As the table shows, Spot offers something new and novel in the Managed Kubernetes space. Compared to other Managed Kubernetes offerings, Rackspace Spot is:
- Easy to use, with a delightful general console interface
- Has a strong Kubernetes “native” experience
- Is *dramatically* cheaper than alternatives. When using Spot instances, Rackspace Spot is >80% cheaper than AWS EKS and GKE; and is >95% cheaper than their on-demand costs
- Does sacrifice some provisioning speed vs other solutions (we’ll explain why this is later)
Feature level comparison of Rackspace Spot vs other managed Kubernetes solutions
Let’s dig into each of these feature areas in greater detail.
Signup experience
As 1000s of users who have signed up for Rackspace Spot will tell you, signing up is easy and very low friction. Users have the choice of signup and authenticating with their Github ID, or with their Google account, or can choose a username + password to signup. Upon verification, which is nearly instantaneous, they are now setup to create an ‘Organization’ within which they can create and consume Kubernetes based Cloudspaces (clusters).
General console experience
As Elliot describes well in his review, some of the larger cloud providers have a bloated and confusing user experience. Ask anyone who uses AWS EKS and they will tell you how overwhelming it is to deal with the number of knobs and dials you can configure.
Good design is about delivering customers the substance of what really matters, and providing control on key elements, without creating a tiresome experience with option after option. Rackspace Spot takes this approach.

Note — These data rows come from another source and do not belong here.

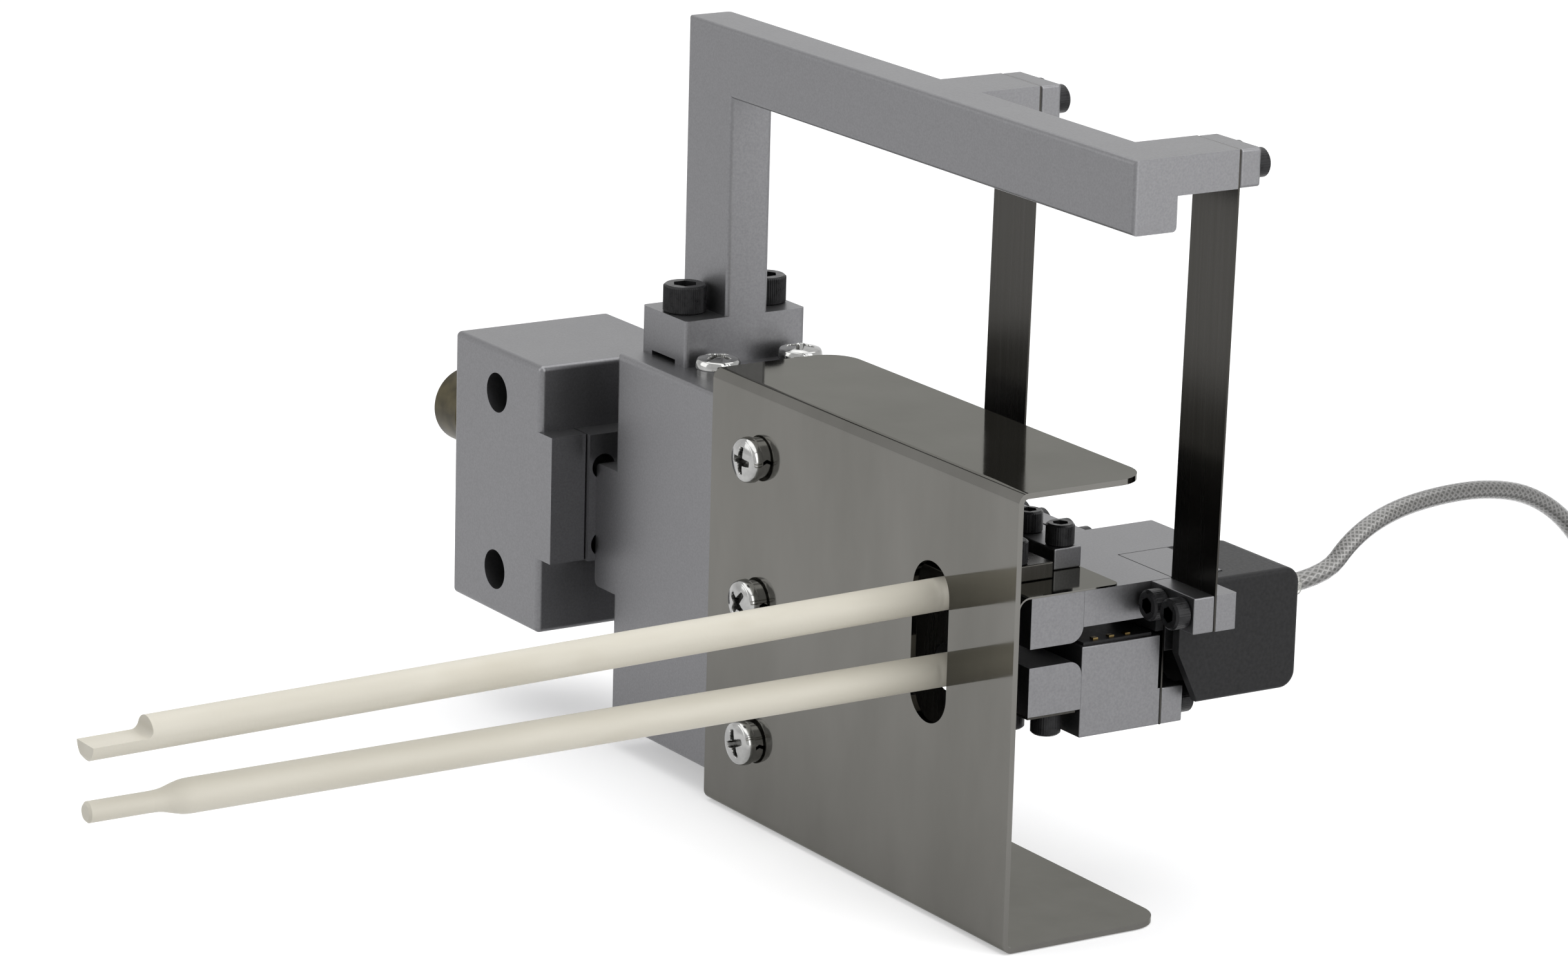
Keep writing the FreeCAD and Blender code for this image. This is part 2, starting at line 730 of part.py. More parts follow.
def low_leaf():
    """The flat leaf that closes the lower rod's groove from below."""
    z1 = lower_clamp_z0 - contact_gap
    body = box(gauge_x0 + 0.6, gauge_x1 - 0.6, gauge_front + 0.4, arm_front - 0.6, z1 - leaf_t * 2, z1)
    for x, y in low_screw_places():
        body = body.cut(rod("z", low_screw[2] + 2 * slip_gap, (x, y, z1 - 2), 3))
    return body


def flexure():
    """The thin upright leaf that joins the two arms and lets them open."""
    body = box(flexure_x0, gauge_x1, flexure_y0, flexure_y1, lower_z0, upper_z0)
    for x, y, z in rear_screw_seats():
        body = body.cut(rod("y", small_screw[2] + 2 * slip_gap, (x, flexure_y0 - 1, z), flexure_t + 2))
    return body


def upper_flexure_pad():
    """The block behind the leaf's upper end, under the upper arm."""
    body = box(flexure_x0, gauge_x1, flexure_y1, flexure_y1 + flexure_pad_t, upper_z0 - flexure_pad_h, upper_z0)
    return soften(body, 0.3)


def flexure_clip():
    """The strip that holds the leaf's upper end against its block."""
    return box(flexure_x0, gauge_x1, flexure_y0 - flexure_clip_t, flexure_y0, upper_z0 - flexure_clip_h, upper_z0)


def lower_arm():
    """The tall lower arm block, set back behind the leaf's free length."""
    body = box(gauge_x0, gauge_x1, arm_front, lower_back, lower_z0, lower_top)
    body = soften(body, edge_break / 2)
    relief = box(gauge_x0 - 1, gauge_x1 + 1, lower_back - flexure_relief, lower_back + 1, rear_plate_z1, lower_top + 1)
    body = body.cut(relief)
    depth = rear_screw_grip() - rear_plate_t - flexure_t + 1
    for x, y, z in rear_screw_seats():
        body = body.cut(rod("y", small_screw[2] + 2 * bore_play, (x, lower_back - depth, z), depth + 1))
    return body


def rear_plate():
    """The plate that clamps the leaf's lower end to the back of the lower arm."""
    y0 = flexure_y1
    body = box(flexure_x0, gauge_x1, y0, y0 + rear_plate_t, lower_z0, rear_plate_z1)
    body = soften(body, edge_break / 2)
    for x, y, z in rear_screw_seats():
        body = body.cut(rod("y", small_screw[2] + 2 * slip_gap, (x, y0 - 1, z), rear_plate_t + 2))
    return body


def rear_screw_seats():
    y = flexure_y1 + rear_plate_t
    z = (lower_z0 + rear_plate_z1) / 2
    return [(flexure_x0 + rear_screw_inset, y, z), (gauge_x1 - rear_screw_inset, y, z)]


def rear_screw_grip():
    return rear_plate_t + flexure_t + 5.0


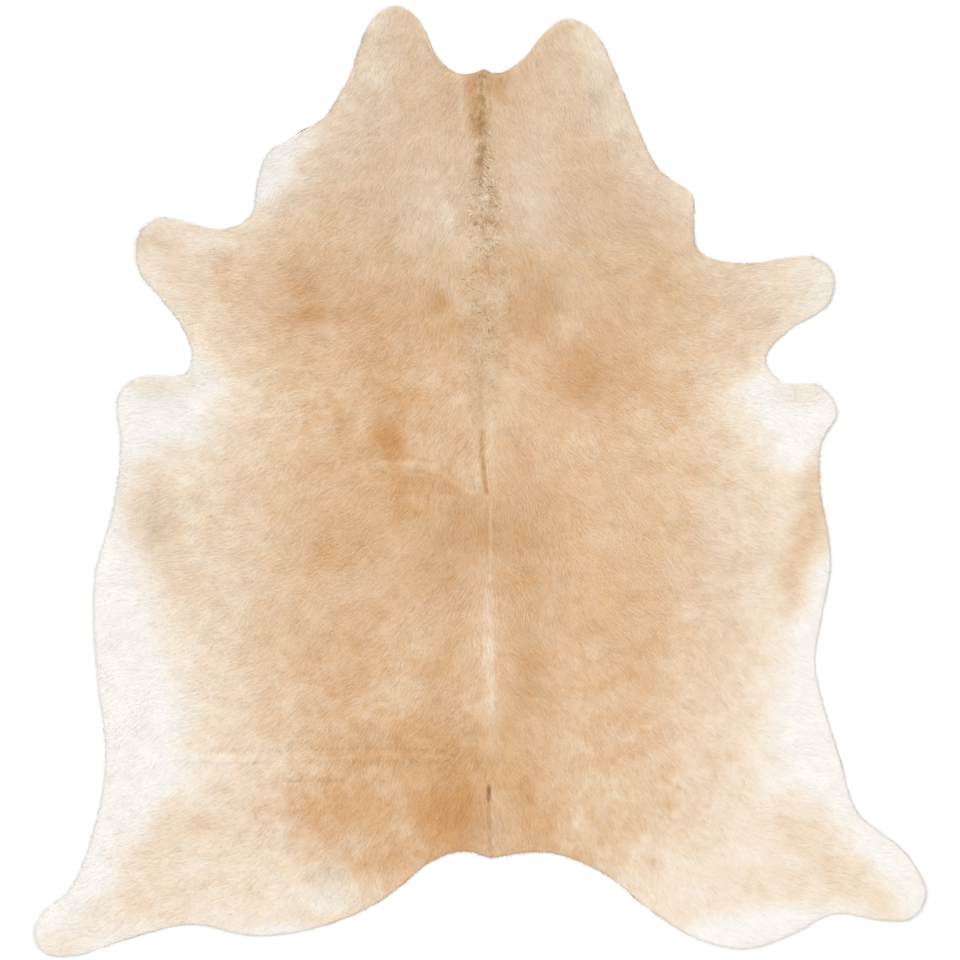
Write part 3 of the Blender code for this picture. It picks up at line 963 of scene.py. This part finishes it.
# %% [markdown]
# At the rim the locks start a few millimetres in and droop over the cut edge, wherever the hair lies
# outwards. Where it lies inwards, at the top of the neck, the cut edge stays bare, as it does on a real
# hide. The rim's points come in no order, so they are first strung into one line, each to the nearest one
# that is left, and the line is divided into even steps.

# %% Hair over the trimmed edge
EDGE_SPACING = 1.5  # mm along the edge between locks
EDGE_INSET = (1.0, 6.0)  # mm from the rim to a lock's root, least and most
EDGE_REACH = (0.5, 4.0)  # mm that it reaches past the rim
EDGE_LENGTH = (4.0, 15.0)
EDGE_WIDTH = (1.1, 1.9)
EDGE_RISE = (0.5, 1.3)  # mm, the middle's height above the root's
EDGE_DROOP = (-0.9, 0.5)  # mm, the tip's height above the root's
EDGE_SUNK = 0.2  # mm that the root is below the leather's surface
EDGE_TONE, EDGE_TONE_STRAY = 0.55, 0.2
TURNED_OUT = 0.35  # how strongly the locks turn out of the hide at the rim
LEAST_OUTWARD = 0.35  # share of the length that goes outwards, when the length is worked out
BARE_BELOW = 0.12  # share below which the rim stays bare, as the hair lies along it or inwards
TIP_CLEAR = 0.4  # mm that the tips stay above the floor


def edge_line():
    """Points at even steps along the rim, with the ways out of the hide."""
    left = list(range(1, len(rim_points)))
    order = [0]
    while left:
        gaps = np.linalg.norm(rim_points[left, :2] - rim_points[order[-1], :2], axis=1)
        order.append(left.pop(int(gaps.argmin())))
    order.append(0)
    steps = np.linalg.norm(np.diff(rim_points[order, :2], axis=0), axis=1)
    along = np.concatenate([[0.0], np.cumsum(steps)])
    marks = np.arange(0.0, along[-1], EDGE_SPACING * MM)
    edge, away = (
        np.stack([np.interp(marks, along, column) for column in values[order].T], axis=1)
        for values in (rim_points, rim_outward)
    )
    return edge, unit(away)


def hang_edge_hair():
    """Locks that hang over the trimmed edge."""
    edge, away = edge_line()
    count = len(edge)
    inset = random.uniform(*EDGE_INSET, count)
    start = edge[:, :2] - away * inset[:, None] * MM
    places = on_hide(start)
    lie = lie_at(places)
    outwards = (lie * away).sum(1)
    lie = unit(lie + away * TURNED_OUT)
    height = heights_at(leather_tree, start)
    reach = random.uniform(*EDGE_REACH, count)
    length = np.clip((inset + reach) / np.maximum((lie * away).sum(1), LEAST_OUTWARD), *EDGE_LENGTH)
    kept = (outwards > BARE_BELOW) & np.isfinite(height)
    root = with_third(start, (height - EDGE_SUNK * MM)[:, None])
    rise = random.uniform(*EDGE_RISE, count)
    end_rise = np.maximum(random.uniform(*EDGE_DROOP, count), TIP_CLEAR - height / MM)
    width = random.uniform(*EDGE_WIDTH, count)
    parts = (root, lie, length, width, rise, end_rise)
    points, normals = bent_points(*(values[kept] for values in parts))
    tone = np.clip(random.normal(EDGE_TONE, EDGE_TONE_STRAY, kept.sum()), 0.0, 1.0)
    return joined_locks("coat_edge", BENT, points, normals, coat_at(places[kept]), tone)


coat_edge = hang_edge_hair()
print("edge hair:", len(coat_edge.data.polygons), "triangles")

# %% [markdown]
# Along the neck the hair of both sides meets in the mane: rougher, half standing, with brown tufts among
# the tan. Towards the withers it widens into a strip of short curls that turn every way. The table gives
# the strip's edges, how dense its locks are, how many of them are dark and how far they turn. Its last
# column is how much a lock's depth of colour strays from its neighbours', so that the curls read as light
# and dark grains: partly their own uneven tone, partly painted highlight and painted shade of the curls.
# The pale ones are warmer too.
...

It provides all the major dials that a business user would need and care about, without the overwhelming complexity of other Managed Kubernetes solutions.
Kubernetes console experience
When it comes to Kubernetes operations, Rackspace Spot provides “cluster lifecycle”, “node lifecycle” and “cluster health” information via its user console. For everything else, such as pods, resources, status and insights, users are expected to operate them “the Kubernetes way” i.e. with kubectl, or via the upstream Kubernetes dashboard.
This way, Spot aims to offer the controls and features that are not found in the native Kubernetes dashboard, keeping the interface simple and intuitive. These features include:
- Server pools (node pools) and associated configurations such as labels, annotations
- Bid prices and auto-scaling options for Spot Instance server pools (of course)!
- Control plane health: as measured by Kubernetes API server response times
- Node health and node controls such as recycling and rebooting
- Kubernetes upgrades
- Kubernetes options such as version, choice of CNI, and choice of pre-installed operators (e.g. NVIDIA GPU Operator)
Provisioning speed
New Cloudspaces (Kubernetes clusters) are spun up within 2-3 minutes. Based on Elliot’s reported numbers, we think on this metric, Rackspace Spot would rank 4th on his list, likely behind Linode, Azure AKS and DigitalOcean Kubernetes Service.
However, provisioning a functional node pool can often take ~7 minutes in Spot, and therefore, we’ve rated Spot as being worse than median on the provisioning Speed metric.
Why is this the case? Because Rackspace Spot is so heavily focused on spot instance capacity, most server provisioning in Spot involves pre-empting a server being used by another cluster (because it was a low bid price). To mitigate the impact of this action on the existing user / cluster, Spot provides a generous pre-emption notice of 5 minutes. These 5 minutes are the bulk of the reason why the node pool can take a little longer to provision. Ultimately, this was a design choice, and we believe that Spot is more useful to users when pre-emption impact is as graceful as possible.
This choice enables new, future innovations we have planned, which will provide an even higher level of value and automation to users of Spot instances (the likes of which doesn’t exist today). However, that does mean that Spot ranks in the lower half of Managed Kubernetes solutions when it comes to node provisioning speed.
Sane defaults
Rackspace Spot aims to provide a fully functional, fully usable Kubernetes cluster right out of the box. So, right out of the box, clusters come with pre-integrated IAM like access, OIDC configuration, CSI and CNI providers (including a choice of 3 different CNI configurations), ingress, load balancing and if using GPUs, the NVIDIA GPU operator (along with fractional MIG configuration!).
Total Cost of Ownership (TCO)
Rackspace Spot is far superior to other Managed Kubernetes services when it comes to the cost of ownership. With its focus on a pure, market driven auction for compute capacity; along with the features that make Spot instances more confidence inspiring to run (for e.g. capacity and price thresholds are visibile for each server pool; not just the final market cut-off price), Spot is the lowest cost Managed Kubernetes solution, by a long distance.
The best part? All of this is without the stress and complexity of long term contracts and commitments; savings plans, reserved instances. This is the power of honest spot instances, auctioned via a true market auction. It’s the ideal infrastructure you would want to use with the sophisticated orchestration capabilities that Kubernetes enables. Rackspace Spot now makes this possible: the Ultimate Managed Kubernetes experience. No matter whether you are a solo developer team, or a mid-large sized business, Spot can help you save large amounts of money on your cloud costs, with no lock-in whatsoever.